**Recorded data**
****************************************

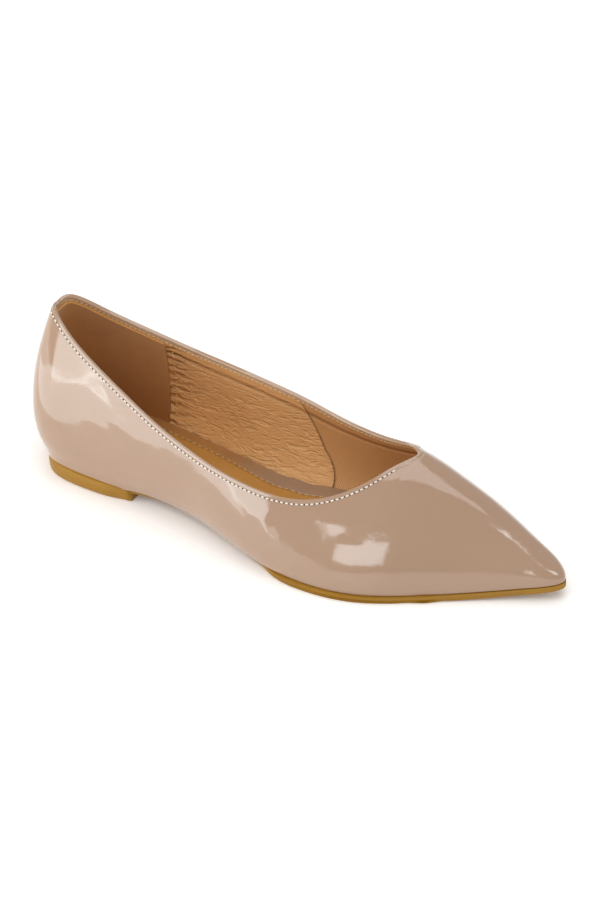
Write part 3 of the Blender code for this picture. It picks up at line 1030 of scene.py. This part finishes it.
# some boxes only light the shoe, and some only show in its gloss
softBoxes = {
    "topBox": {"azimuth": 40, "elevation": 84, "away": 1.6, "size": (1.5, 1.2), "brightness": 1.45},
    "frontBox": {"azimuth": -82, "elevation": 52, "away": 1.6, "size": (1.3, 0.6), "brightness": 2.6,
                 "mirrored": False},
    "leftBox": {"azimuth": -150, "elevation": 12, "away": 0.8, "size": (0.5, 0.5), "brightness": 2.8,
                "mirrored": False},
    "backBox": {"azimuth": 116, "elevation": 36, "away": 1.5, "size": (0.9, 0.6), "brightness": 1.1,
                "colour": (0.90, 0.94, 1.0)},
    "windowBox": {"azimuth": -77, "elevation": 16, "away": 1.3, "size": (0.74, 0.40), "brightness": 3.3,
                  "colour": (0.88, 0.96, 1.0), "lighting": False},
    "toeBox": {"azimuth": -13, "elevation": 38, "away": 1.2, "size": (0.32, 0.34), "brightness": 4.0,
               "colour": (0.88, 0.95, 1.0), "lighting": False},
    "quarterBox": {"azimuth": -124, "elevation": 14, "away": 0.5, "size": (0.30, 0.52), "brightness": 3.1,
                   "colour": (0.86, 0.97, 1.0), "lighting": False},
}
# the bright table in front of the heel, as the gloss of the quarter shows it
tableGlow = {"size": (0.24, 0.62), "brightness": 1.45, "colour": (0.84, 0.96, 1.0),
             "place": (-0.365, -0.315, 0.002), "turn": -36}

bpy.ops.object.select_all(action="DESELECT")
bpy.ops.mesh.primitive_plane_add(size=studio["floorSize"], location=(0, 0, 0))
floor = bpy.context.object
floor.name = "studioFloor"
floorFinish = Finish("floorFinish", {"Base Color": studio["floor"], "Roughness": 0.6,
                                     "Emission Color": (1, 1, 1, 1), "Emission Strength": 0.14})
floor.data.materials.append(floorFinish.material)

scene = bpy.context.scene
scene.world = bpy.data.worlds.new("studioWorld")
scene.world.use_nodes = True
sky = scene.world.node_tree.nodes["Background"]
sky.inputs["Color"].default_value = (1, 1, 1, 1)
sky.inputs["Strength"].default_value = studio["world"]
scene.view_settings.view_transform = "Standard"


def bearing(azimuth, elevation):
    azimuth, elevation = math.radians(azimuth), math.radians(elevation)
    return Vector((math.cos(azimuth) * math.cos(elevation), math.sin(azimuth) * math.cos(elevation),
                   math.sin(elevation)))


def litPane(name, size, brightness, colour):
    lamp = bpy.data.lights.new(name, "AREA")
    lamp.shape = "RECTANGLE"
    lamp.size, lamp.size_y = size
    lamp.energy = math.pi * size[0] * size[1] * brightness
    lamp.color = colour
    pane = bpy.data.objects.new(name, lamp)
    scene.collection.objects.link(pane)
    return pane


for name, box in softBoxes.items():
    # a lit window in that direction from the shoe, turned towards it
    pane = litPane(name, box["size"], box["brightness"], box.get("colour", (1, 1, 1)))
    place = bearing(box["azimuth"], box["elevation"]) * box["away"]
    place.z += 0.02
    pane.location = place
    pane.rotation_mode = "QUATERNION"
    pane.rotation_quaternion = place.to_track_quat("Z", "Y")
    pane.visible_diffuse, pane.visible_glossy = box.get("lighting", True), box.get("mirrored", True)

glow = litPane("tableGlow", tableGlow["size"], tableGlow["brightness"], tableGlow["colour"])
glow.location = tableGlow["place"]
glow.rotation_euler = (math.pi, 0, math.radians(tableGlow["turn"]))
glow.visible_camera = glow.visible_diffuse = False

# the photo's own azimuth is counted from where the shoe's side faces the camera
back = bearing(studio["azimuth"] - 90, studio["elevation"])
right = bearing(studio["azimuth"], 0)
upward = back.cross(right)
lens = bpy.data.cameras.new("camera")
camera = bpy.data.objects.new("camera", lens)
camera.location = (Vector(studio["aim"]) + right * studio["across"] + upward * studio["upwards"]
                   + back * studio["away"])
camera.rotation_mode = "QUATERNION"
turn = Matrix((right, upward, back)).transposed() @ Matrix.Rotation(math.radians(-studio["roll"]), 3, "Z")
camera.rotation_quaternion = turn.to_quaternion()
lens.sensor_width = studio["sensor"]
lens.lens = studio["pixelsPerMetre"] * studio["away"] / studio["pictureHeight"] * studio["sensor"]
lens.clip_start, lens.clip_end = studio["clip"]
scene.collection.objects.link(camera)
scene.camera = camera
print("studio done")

****************************************

**What is asked**
Repeat the listing above without any change.

**Answer for this exercise**
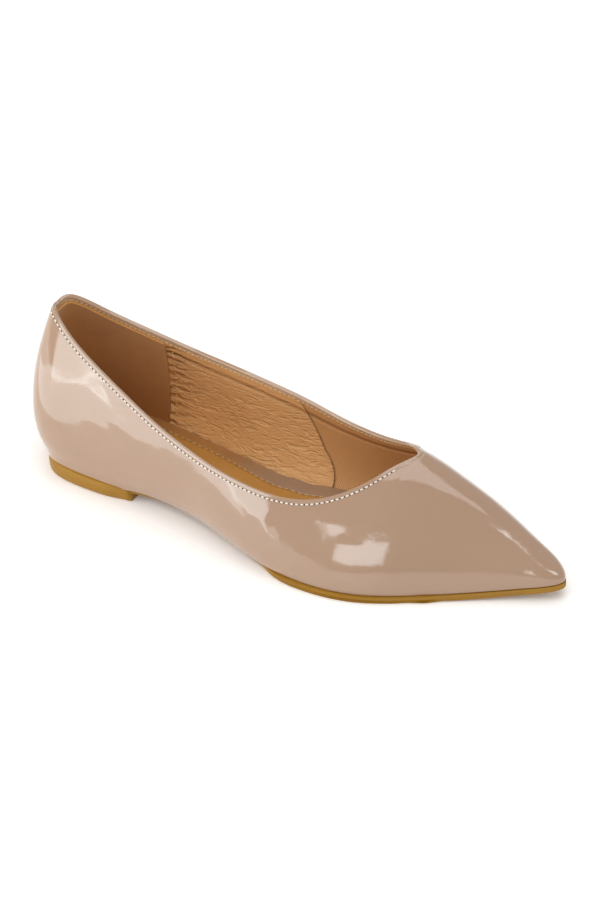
Write part 3 of the Blender code for this picture. It picks up at line 1030 of scene.py. This part finishes it.
# some boxes only light the shoe, and some only show in its gloss
softBoxes = {
    "topBox": {"azimuth": 40, "elevation": 84, "away": 1.6, "size": (1.5, 1.2), "brightness": 1.45},
    "frontBox": {"azimuth": -82, "elevation": 52, "away": 1.6, "size": (1.3, 0.6), "brightness": 2.6,
                 "mirrored": False},
    "leftBox": {"azimuth": -150, "elevation": 12, "away": 0.8, "size": (0.5, 0.5), "brightness": 2.8,
                "mirrored": False},
    "backBox": {"azimuth": 116, "elevation": 36, "away": 1.5, "size": (0.9, 0.6), "brightness": 1.1,
                "colour": (0.90, 0.94, 1.0)},
    "windowBox": {"azimuth": -77, "elevation": 16, "away": 1.3, "size": (0.74, 0.40), "brightness": 3.3,
                  "colour": (0.88, 0.96, 1.0), "lighting": False},
    "toeBox": {"azimuth": -13, "elevation": 38, "away": 1.2, "size": (0.32, 0.34), "brightness": 4.0,
               "colour": (0.88, 0.95, 1.0), "lighting": False},
    "quarterBox": {"azimuth": -124, "elevation": 14, "away": 0.5, "size": (0.30, 0.52), "brightness": 3.1,
                   "colour": (0.86, 0.97, 1.0), "lighting": False},
}
# the bright table in front of the heel, as the gloss of the quarter shows it
tableGlow = {"size": (0.24, 0.62), "brightness": 1.45, "colour": (0.84, 0.96, 1.0),
             "place": (-0.365, -0.315, 0.002), "turn": -36}

bpy.ops.object.select_all(action="DESELECT")
bpy.ops.mesh.primitive_plane_add(size=studio["floorSize"], location=(0, 0, 0))
floor = bpy.context.object
floor.name = "studioFloor"
floorFinish = Finish("floorFinish", {"Base Color": studio["floor"], "Roughness": 0.6,
                                     "Emission Color": (1, 1, 1, 1), "Emission Strength": 0.14})
floor.data.materials.append(floorFinish.material)

scene = bpy.context.scene
scene.world = bpy.data.worlds.new("studioWorld")
scene.world.use_nodes = True
sky = scene.world.node_tree.nodes["Background"]
sky.inputs["Color"].default_value = (1, 1, 1, 1)
sky.inputs["Strength"].default_value = studio["world"]
scene.view_settings.view_transform = "Standard"


def bearing(azimuth, elevation):
    azimuth, elevation = math.radians(azimuth), math.radians(elevation)
    return Vector((math.cos(azimuth) * math.cos(elevation), math.sin(azimuth) * math.cos(elevation),
                   math.sin(elevation)))


def litPane(name, size, brightness, colour):
    lamp = bpy.data.lights.new(name, "AREA")
    lamp.shape = "RECTANGLE"
    lamp.size, lamp.size_y = size
    lamp.energy = math.pi * size[0] * size[1] * brightness
    lamp.color = colour
    pane = bpy.data.objects.new(name, lamp)
    scene.collection.objects.link(pane)
    return pane


for name, box in softBoxes.items():
    # a lit window in that direction from the shoe, turned towards it
    pane = litPane(name, box["size"], box["brightness"], box.get("colour", (1, 1, 1)))
    place = bearing(box["azimuth"], box["elevation"]) * box["away"]
    place.z += 0.02
    pane.location = place
    pane.rotation_mode = "QUATERNION"
    pane.rotation_quaternion = place.to_track_quat("Z", "Y")
    pane.visible_diffuse, pane.visible_glossy = box.get("lighting", True), box.get("mirrored", True)

glow = litPane("tableGlow", tableGlow["size"], tableGlow["brightness"], tableGlow["colour"])
glow.location = tableGlow["place"]
glow.rotation_euler = (math.pi, 0, math.radians(tableGlow["turn"]))
glow.visible_camera = glow.visible_diffuse = False

# the photo's own azimuth is counted from where the shoe's side faces the camera
back = bearing(studio["azimuth"] - 90, studio["elevation"])
right = bearing(studio["azimuth"], 0)
upward = back.cross(right)
lens = bpy.data.cameras.new("camera")
camera = bpy.data.objects.new("camera", lens)
camera.location = (Vector(studio["aim"]) + right * studio["across"] + upward * studio["upwards"]
                   + back * studio["away"])
camera.rotation_mode = "QUATERNION"
turn = Matrix((right, upward, back)).transposed() @ Matrix.Rotation(math.radians(-studio["roll"]), 3, "Z")
camera.rotation_quaternion = turn.to_quaternion()
lens.sensor_width = studio["sensor"]
lens.lens = studio["pixelsPerMetre"] * studio["away"] / studio["pictureHeight"] * studio["sensor"]
lens.clip_start, lens.clip_end = studio["clip"]
scene.collection.objects.link(camera)
scene.camera = camera
print("studio done")